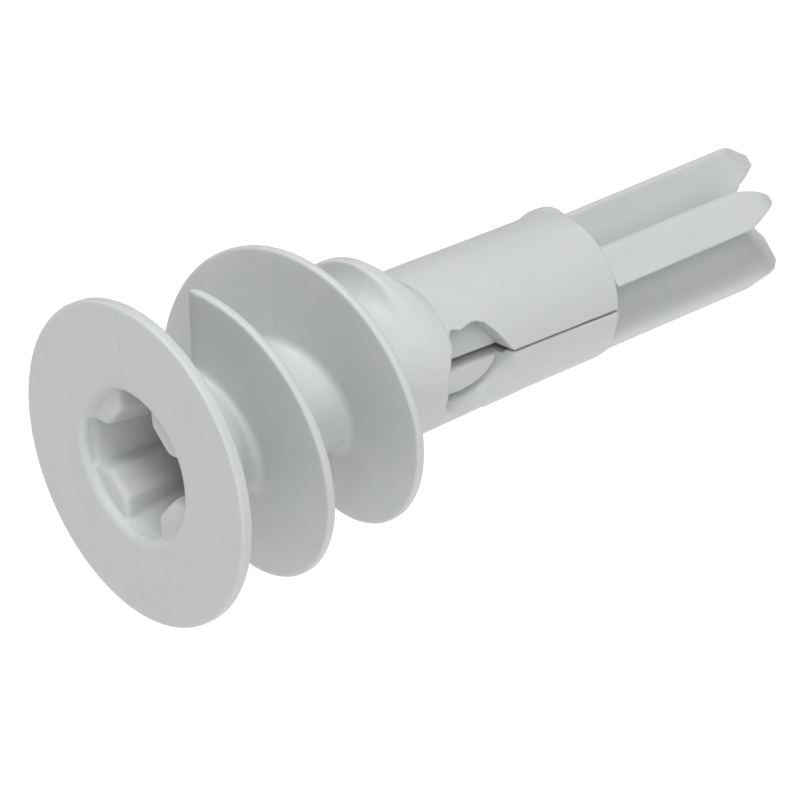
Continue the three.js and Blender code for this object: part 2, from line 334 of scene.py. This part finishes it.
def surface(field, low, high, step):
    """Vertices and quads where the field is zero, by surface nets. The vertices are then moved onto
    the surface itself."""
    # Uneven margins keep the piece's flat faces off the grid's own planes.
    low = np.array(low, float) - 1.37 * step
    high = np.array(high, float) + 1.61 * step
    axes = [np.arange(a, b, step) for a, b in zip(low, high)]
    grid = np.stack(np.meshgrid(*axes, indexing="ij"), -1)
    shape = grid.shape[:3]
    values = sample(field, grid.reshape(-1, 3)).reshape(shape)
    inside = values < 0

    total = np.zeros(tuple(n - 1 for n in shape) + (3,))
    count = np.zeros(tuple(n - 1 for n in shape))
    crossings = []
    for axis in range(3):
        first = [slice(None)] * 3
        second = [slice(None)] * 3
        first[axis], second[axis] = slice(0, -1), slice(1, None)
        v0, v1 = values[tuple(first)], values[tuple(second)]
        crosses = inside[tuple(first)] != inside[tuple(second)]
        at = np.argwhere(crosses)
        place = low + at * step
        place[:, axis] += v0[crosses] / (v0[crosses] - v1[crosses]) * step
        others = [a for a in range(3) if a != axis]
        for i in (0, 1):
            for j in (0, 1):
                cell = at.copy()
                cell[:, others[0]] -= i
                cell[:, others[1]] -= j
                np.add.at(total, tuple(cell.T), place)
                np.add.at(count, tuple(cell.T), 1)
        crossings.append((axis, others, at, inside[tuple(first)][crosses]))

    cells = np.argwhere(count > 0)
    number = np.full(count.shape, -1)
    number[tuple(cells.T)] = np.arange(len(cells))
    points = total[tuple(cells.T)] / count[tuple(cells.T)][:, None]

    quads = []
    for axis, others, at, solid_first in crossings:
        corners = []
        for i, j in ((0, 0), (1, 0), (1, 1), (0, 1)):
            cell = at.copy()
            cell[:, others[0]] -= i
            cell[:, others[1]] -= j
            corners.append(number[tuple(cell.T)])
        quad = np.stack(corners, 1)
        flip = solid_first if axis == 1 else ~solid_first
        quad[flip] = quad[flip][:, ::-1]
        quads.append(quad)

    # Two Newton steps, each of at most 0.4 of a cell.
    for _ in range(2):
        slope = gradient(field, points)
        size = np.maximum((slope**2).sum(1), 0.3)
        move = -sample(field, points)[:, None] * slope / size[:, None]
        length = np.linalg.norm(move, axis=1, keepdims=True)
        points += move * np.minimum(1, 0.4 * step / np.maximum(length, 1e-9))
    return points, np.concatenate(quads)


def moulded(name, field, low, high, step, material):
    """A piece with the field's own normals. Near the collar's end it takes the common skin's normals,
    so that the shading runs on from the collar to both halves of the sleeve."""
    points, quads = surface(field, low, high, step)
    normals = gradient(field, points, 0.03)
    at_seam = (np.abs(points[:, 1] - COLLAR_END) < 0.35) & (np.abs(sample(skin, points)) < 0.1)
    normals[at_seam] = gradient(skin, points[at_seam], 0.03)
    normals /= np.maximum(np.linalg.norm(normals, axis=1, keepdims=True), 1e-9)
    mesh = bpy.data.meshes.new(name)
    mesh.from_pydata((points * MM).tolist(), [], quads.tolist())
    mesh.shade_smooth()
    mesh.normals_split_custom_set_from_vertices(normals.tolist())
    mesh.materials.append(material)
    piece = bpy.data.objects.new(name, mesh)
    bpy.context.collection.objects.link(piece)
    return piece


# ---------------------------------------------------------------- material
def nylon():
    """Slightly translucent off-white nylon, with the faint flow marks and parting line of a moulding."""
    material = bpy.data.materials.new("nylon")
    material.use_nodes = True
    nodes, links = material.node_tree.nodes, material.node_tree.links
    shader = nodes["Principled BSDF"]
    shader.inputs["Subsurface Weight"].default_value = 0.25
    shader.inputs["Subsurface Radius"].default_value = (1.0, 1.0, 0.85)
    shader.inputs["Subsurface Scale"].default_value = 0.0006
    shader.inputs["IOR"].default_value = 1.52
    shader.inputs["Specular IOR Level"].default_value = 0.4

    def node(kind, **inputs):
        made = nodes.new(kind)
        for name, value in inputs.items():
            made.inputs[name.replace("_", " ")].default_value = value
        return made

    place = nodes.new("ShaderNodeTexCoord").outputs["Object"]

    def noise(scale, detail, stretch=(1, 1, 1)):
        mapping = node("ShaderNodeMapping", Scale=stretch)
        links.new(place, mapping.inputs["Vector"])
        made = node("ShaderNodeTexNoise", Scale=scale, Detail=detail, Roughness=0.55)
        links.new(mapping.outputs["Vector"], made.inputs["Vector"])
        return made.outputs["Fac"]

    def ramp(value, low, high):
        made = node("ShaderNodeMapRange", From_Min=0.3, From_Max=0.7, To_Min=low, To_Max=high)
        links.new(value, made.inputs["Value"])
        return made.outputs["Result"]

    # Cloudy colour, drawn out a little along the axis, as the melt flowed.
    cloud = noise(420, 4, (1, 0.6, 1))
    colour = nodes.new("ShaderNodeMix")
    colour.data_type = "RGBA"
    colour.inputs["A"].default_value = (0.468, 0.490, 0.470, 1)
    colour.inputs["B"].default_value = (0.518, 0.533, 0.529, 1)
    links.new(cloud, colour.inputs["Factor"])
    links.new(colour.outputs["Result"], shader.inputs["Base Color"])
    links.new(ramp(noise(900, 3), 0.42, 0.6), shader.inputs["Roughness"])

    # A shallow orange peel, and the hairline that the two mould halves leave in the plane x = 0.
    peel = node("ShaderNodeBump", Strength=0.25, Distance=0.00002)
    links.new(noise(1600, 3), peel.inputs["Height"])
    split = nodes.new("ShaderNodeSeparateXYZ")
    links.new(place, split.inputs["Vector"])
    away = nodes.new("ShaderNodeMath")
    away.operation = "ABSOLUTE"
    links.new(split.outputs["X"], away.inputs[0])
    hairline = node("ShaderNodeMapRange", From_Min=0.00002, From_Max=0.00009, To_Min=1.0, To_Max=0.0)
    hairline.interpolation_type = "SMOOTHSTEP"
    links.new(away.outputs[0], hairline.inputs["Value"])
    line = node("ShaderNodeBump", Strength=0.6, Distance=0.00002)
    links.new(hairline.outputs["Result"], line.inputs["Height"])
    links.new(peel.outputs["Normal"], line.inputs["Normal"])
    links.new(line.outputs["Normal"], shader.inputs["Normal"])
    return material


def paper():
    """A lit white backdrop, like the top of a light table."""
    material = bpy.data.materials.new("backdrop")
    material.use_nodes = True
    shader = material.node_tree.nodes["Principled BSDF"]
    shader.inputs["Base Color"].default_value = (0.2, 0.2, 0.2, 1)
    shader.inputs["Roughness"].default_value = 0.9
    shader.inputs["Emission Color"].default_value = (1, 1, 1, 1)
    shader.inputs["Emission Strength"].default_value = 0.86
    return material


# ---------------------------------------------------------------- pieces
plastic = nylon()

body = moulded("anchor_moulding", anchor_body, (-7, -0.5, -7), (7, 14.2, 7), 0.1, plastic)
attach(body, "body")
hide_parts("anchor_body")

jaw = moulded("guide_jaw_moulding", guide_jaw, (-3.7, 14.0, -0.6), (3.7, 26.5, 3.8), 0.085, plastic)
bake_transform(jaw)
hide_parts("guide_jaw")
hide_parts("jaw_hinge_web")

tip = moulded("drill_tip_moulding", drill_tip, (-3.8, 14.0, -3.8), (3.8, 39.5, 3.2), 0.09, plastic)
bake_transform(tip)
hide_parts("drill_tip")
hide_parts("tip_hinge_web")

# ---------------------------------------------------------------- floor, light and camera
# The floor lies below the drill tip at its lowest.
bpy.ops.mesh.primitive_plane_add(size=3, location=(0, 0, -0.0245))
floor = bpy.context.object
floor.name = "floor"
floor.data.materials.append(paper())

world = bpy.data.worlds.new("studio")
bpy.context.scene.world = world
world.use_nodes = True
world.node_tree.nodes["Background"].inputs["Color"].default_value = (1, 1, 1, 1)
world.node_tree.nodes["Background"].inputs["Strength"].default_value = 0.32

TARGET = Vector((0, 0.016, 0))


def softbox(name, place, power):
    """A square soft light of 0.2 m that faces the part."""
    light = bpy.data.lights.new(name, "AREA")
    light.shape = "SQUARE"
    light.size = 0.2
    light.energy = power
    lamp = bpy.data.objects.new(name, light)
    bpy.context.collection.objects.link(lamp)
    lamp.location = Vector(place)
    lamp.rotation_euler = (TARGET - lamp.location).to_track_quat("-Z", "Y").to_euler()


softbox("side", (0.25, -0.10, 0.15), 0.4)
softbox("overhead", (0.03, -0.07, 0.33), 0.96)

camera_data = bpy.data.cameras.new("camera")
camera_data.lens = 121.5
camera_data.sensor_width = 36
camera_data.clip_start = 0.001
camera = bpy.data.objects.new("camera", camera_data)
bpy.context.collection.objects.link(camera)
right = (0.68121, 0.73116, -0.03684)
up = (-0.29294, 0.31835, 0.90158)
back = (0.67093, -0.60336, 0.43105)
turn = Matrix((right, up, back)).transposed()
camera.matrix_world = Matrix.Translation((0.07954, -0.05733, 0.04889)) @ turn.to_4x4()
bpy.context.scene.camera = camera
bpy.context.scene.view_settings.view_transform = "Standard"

•••••

*Your goal*
Quote only the lines from the line containing "bake_transform(tip)" through the end of the listing, please, keeping both the first and the last line.

*Task solution*
bake_transform(tip)
hide_parts("drill_tip")
hide_parts("tip_hinge_web")

# ---------------------------------------------------------------- floor, light and camera
# The floor lies below the drill tip at its lowest.
bpy.ops.mesh.primitive_plane_add(size=3, location=(0, 0, -0.0245))
floor = bpy.context.object
floor.name = "floor"
floor.data.materials.append(paper())

world = bpy.data.worlds.new("studio")
bpy.context.scene.world = world
world.use_nodes = True
world.node_tree.nodes["Background"].inputs["Color"].default_value = (1, 1, 1, 1)
world.node_tree.nodes["Background"].inputs["Strength"].default_value = 0.32

TARGET = Vector((0, 0.016, 0))


def softbox(name, place, power):
    """A square soft light of 0.2 m that faces the part."""
    light = bpy.data.lights.new(name, "AREA")
    light.shape = "SQUARE"
    light.size = 0.2
    light.energy = power
    lamp = bpy.data.objects.new(name, light)
    bpy.context.collection.objects.link(lamp)
    lamp.location = Vector(place)
    lamp.rotation_euler = (TARGET - lamp.location).to_track_quat("-Z", "Y").to_euler()


softbox("side", (0.25, -0.10, 0.15), 0.4)
softbox("overhead", (0.03, -0.07, 0.33), 0.96)

camera_data = bpy.data.cameras.new("camera")
camera_data.lens = 121.5
camera_data.sensor_width = 36
camera_data.clip_start = 0.001
camera = bpy.data.objects.new("camera", camera_data)
bpy.context.collection.objects.link(camera)
right = (0.68121, 0.73116, -0.03684)
up = (-0.29294, 0.31835, 0.90158)
back = (0.67093, -0.60336, 0.43105)
turn = Matrix((right, up, back)).transposed()
camera.matrix_world = Matrix.Translation((0.07954, -0.05733, 0.04889)) @ turn.to_4x4()
bpy.context.scene.camera = camera
bpy.context.scene.view_settings.view_transform = "Standard"